The narrative is told from the first person perspectives of Mina and Adam, as well as various members on board the flight. The reader is given a deep insight to the characters’ thoughts, feelings and emotions, as well as a distanced account of the events as they unfold. The narrative is mostly told in the present tense, with some allusions to the past. Overall, the narrative is really easy to follow, yet still very effective.

Mina is definitely my favourite character in the novel. She’s a hard working wife and mother to her young daughter Sophia, and loves them more than anything in the world. She and Adam are experiencing some issues in their marriage, and so she jumps at the chance to take the revolutionary non-stop flight from Sydney to London and be away from home for a while. Mina is a brave and strong-willed character, and in the face of adversity she makes a decision that will change her, and many others’, lives forever. Mina is by no means a perfect character and she makes plenty of mistakes, but one thing is for sure – she will do ANYTHING to protect her family and keep them safe. Mina is a very well-written, realistic character, and I felt a real connection to her whilst reading.

Mina’s husband Adam remains at home whilst Mina is flying, working full-time as a police officer and taking care of his daughter Sophia alongside their nanny. Although he does love his family, Adam can be pretty selfish at times, often putting his career before his family. When Adam hears that his wife’s flight has been taken hostage, he is understandably very worried for her safety – but soon, his and his daughter’s safety also come under threat. Adam finds himself (and his daughter) in a very dangerous situation, and he must put all his other problems aside in order to save his daughter. He performs the ultimate sacrifice and risks his own life for the sake of his daughter’s, which I really admired him for. Adam is another very well-written character and I felt a great deal of sympathy towards him.

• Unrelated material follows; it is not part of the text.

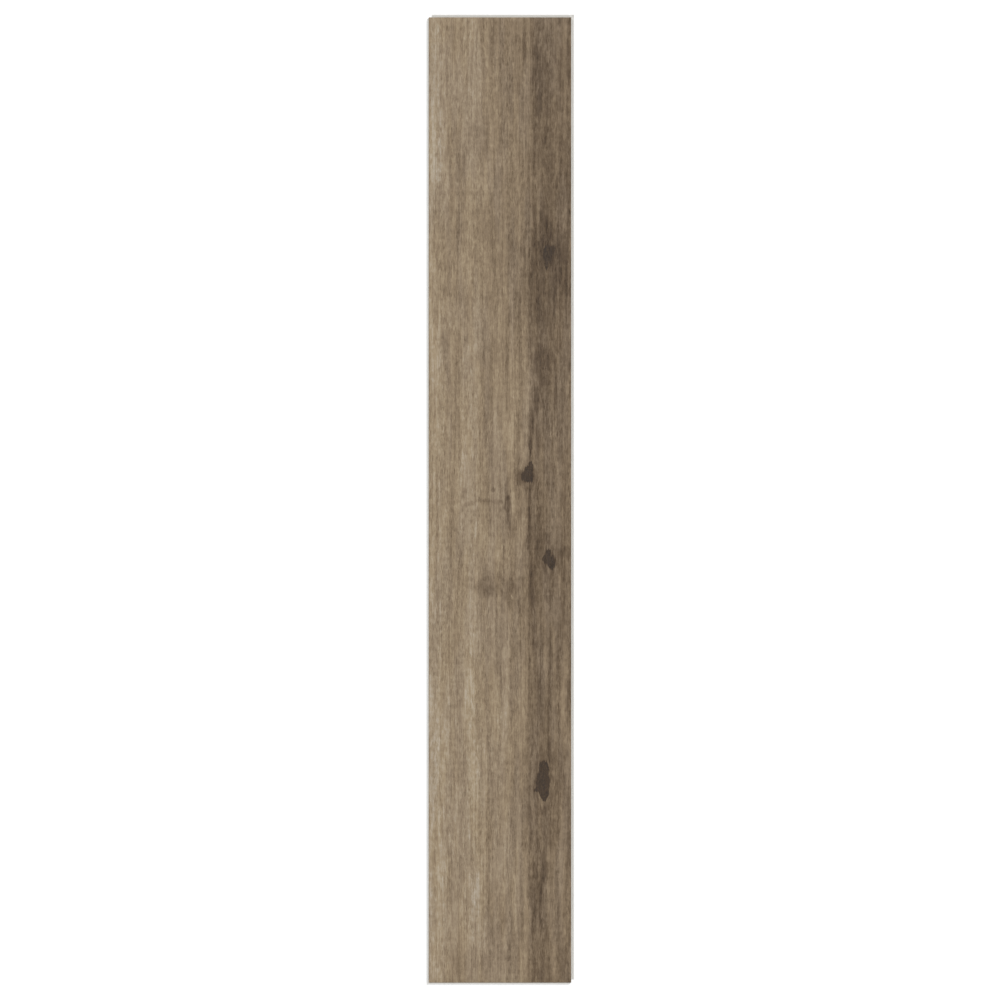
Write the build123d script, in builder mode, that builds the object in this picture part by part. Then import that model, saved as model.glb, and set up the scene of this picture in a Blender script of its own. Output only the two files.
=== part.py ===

As the narrative motors onwards, both Mina and Adam find themselves in life-or-death situations. Mina must decide whether to save her family or the lives of all others on board; and Adam must fight for his life in order to keep him and his daughter safe. Will Mina’s flight crash and burn, or will she find a way to overcome the attackers?

So, let’s talk about the ending. There’s a dramatic end scene in which both characters must make some very difficult decisions and ultimately fight for their lives. The truth behind the plane’s hijacking is finally revealed in the most astounding way – I certainly never saw that coming! I felt very satisfied by the ending, and felt that it tied everything together brilliantly. HOWEVER, I have to admit that I was a bit disappointed by the final revelation of the novel – Mackintosh throws in a whole new curveball that I didn’t really think was necessary. It’s such a shame as I was all set to award this novel 5 stars, but awarded it 4 1/2 stars in the end due to my opinions about the ending.

Overall, I highly recommend this novel to those of you who enjoy psychological thrillers, particularly if you like reading more claustrophobic, fast-paced thrillers. This book is unlike any other I’ve ever read before, with a unique premise that was excellently executed. It really forces you to think about what you would do if put in Mina’s situation, which only the most successful psychological thrillers can achieve in my opinion. I urge you all to go out and buy this book – I guarantee you won’t regret it!